As I woke up this morning, I couldn't help but notice the beautiful sunlight that was pouring in the window as the gentle breeze filled the room. What a glorious day. How fortunate I felt to be living in this warm climate in a place where we have made a home that is filled with life and love. We have enough to pay our bills and put food on the table and have transportation so what more could anyone need? Nothing, if you are asking me.
However, I do remember the days when I woke up and didn't feel this way. I think that was in the days when I believed that success and happiness were based upon the things that I had that would show others how successful I was. But, things were never to materialize for me in that way.
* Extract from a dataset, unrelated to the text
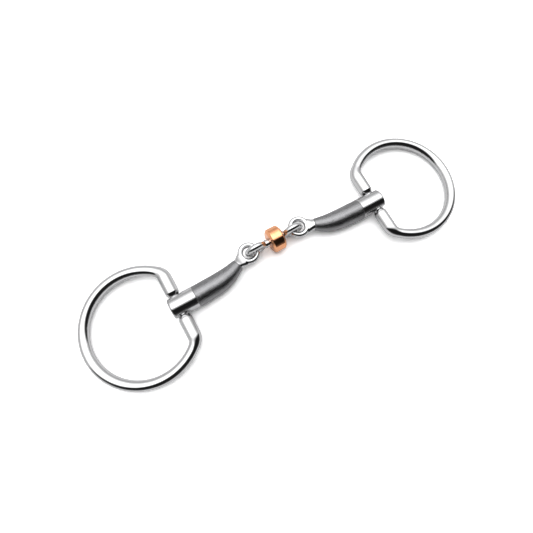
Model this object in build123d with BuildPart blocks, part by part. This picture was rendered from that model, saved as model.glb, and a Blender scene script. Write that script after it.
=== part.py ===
from build123d import *
from math import acos, asin, cos, degrees, radians, sin
import os

os.makedirs("parts", exist_ok=True)

# X runs along the mouthpiece, +Y is the side the mouthpiece bows towards, Z is up.
# The bit lies on a table at z = 0 with its middle joint at x = 0.

# Mouthpiece
pin_spacing = 127.0  # from one cheek hinge axis to the other
mouth_bow = 7.85  # how far the arm eyes sit to the +Y side
hinge_clearance = 0.06  # radial, hinge pin in the barrel
weld_clearance = 0.02  # radial, spigots and tangs in their sockets before welding

# Barrel at the cheek end of each arm
barrel_diameter = 12.5
barrel_inboard = 10.2  # hinge axis to the face the arm starts from
barrel_outboard = 4.6  # hinge axis to the outer end
barrel_edge_radius = 1.4
barrel_inner_chamfer = 0.25
seat_diameter = 10.2  # flat spot-faced into each side of the barrel
seat_reach = 5.1  # seat face from the mouthpiece axis
spigot_diameter = 6.0
spigot_length = 7.0

# Cheek: a round ring cut off by a straight side that carries two posts
ring_radius = 30.3  # wire centre line
ring_cut_depth = 7.85  # how far the straight side cuts into the ring, centre line to centre line
wire_diameter = 6.0
post_diameter = 7.7
post_gap = 0.4  # between seat face and post end
post_cone_length = 2.4  # conical end of the post, along the post
post_cone_depth = 1.15
knuckle_bend = 7.0  # centre line radius where post turns into ring
taper_end_angle = 52.0  # ring angle, from the hinge side, where the wire is down to size
taper_sections = 5
pin_diameter = 5.0
pin_end_wall = 2.65  # solid post left between the pin seat and the knuckle
pin_end_chamfer = 0.3

# Dark arm between barrel and eye
arm_start_radius = 6.2
arm_inner_x = 25.0  # where the arm stops and the bright neck begins
arm_end_slope = 20.0  # degrees, arm and neck against the X axis
arm_middle_points = [(46.0, 0.3), (38.0, 0.85), (31.0, 2.45)]
# fraction along the arm, half width, half height
arm_sections = [
    (0.00, arm_start_radius, arm_start_radius),
    (0.16, 6.13, 6.05),
    (0.36, 6.00, 5.80),
    (0.54, 5.78, 5.42),
    (0.70, 5.26, 4.83),
    (0.86, 4.42, 4.03),
    (1.00, 3.50, 3.30),
]

# Eye on the inner end of each arm, lying flat
eye_x = 16.5
eye_outer_diameter = 12.8
eye_wire = 3.3
tang_diameter = 3.2
tang_length = 7.0
neck_radius = 3.4
neck_height = 3.15
# distance from the eye centre, half width, half height
neck_sections = [
    (4.0, 4.60, 1.55),
    (5.4, 4.30, 1.75),
    (6.8, 3.75, 2.20),
    (8.0, 3.48, 2.75),
]

# Middle link: two upright eyes on a spindle that carries the roller
link_y = 7.6  # the link lies a little back in the play of the eyes
link_eye_x = 12.0
link_eye_outer_diameter = 13.2
link_wire = 3.8
link_neck_radius = 2.1
link_waist_radius = 1.95
link_root_half_width = 1.75
link_root_half_height = 2.5
collar_diameter = 5.0
collar_width = 1.3
spindle_diameter = 4.4
spindle_end_diameter = 2.3
spindle_end_length = 2.9
roller_diameter = 14.4
roller_width = 8.3
roller_side_gap = 0.85  # each side when the roller sits in the middle of its spindle
roller_slide = 0.75  # how far the roller lies slid towards +X
roller_clearance = 0.08
roller_rim_chamfer = 1.25
roller_bore_chamfer = 0.55

# Sizes that follow from the ones above
hinge_x = pin_spacing / 2
barrel_radius = barrel_diameter / 2
axis_height = barrel_radius
wire_radius = wire_diameter / 2
post_radius = post_diameter / 2
barrel_face_x = hinge_x - barrel_inboard
ring_offset = ring_radius - ring_cut_depth
ring_drop = degrees(asin((axis_height - wire_radius) / (ring_offset + ring_radius)))
bend_angle = degrees(acos((ring_offset - knuckle_bend) / (ring_radius - knuckle_bend)))
bend_start = (ring_radius - knuckle_bend) * sin(radians(bend_angle))
pin_seat_end = bend_start - pin_end_wall
eye_ring_radius = (eye_outer_diameter - eye_wire) / 2
link_ring_radius = (link_eye_outer_diameter - link_wire) / 2
link_height = roller_diameter / 2
collar_inner_x = roller_width / 2 + roller_side_gap
collar_outer_x = collar_inner_x + collar_width
roller_start_x = roller_slide - roller_width / 2
link_root_x = link_eye_x - link_ring_radius
link_waist_x = (collar_outer_x + link_root_x) / 2
post_face = seat_reach + post_gap  # post end from the mouthpiece axis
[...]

And now I think I understand why my path has taken the twists and the turns that it has and I couldn't be happier about where I have been led.
I know that I probably could never explain how breast cancer has changed my life in so many positive ways. I do know that if I still held to the beliefs that I had so many years ago, I don't think that I would have ever become a happy person or have come to the understanding that gratitude is everything. I would never have had the opportunity to write. I would never have had a way to help others in a way that is important to me because I would never have known that there were so many other people with whom I could share so they would understand that they are not alone. And I don't think that I would ever have found another path that would be such a driving force for me than to give hope and promise and inspiration to others as we work together to create a better future.
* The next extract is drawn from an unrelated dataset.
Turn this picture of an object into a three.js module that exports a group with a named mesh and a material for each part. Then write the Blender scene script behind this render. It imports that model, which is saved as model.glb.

I am grateful for all the wonderful people that I have met who have shared the cancer journey because I understand that they, too, are grateful for every single day that they wake up to another day of life. There is a feeling that we have every time that something nice happens. When we do something that puts a smile on another person's face or complete something successfully that we might never have thought we could do, it is more powerful than all of the possessions in the world could make us feel.
I know that I could never begin to list all of the things that make me so very happy every day or explain all of the gratitude that I feel inside but the one thing that is at the top of the list is being able to make a positive difference for another person. It doesn't matter whether that difference is big or small but when someone lets me know that something that I have done has helped them in any way, I am grateful. But, this also works in reverse. When someone does something that makes a positive difference for me or helps me out, I need to let them know how grateful I am. And what I have learned is that helping each other and working together, we can make a world for ourselves that is beyond anything we might ever have imagined. Gratitude is truly the keystone of a life of happiness if you ask me. There will never be enough possessions or positions of power that will ever match the feeling that one has when they are grateful for the wonderful people in their lives and for each new day that they are given.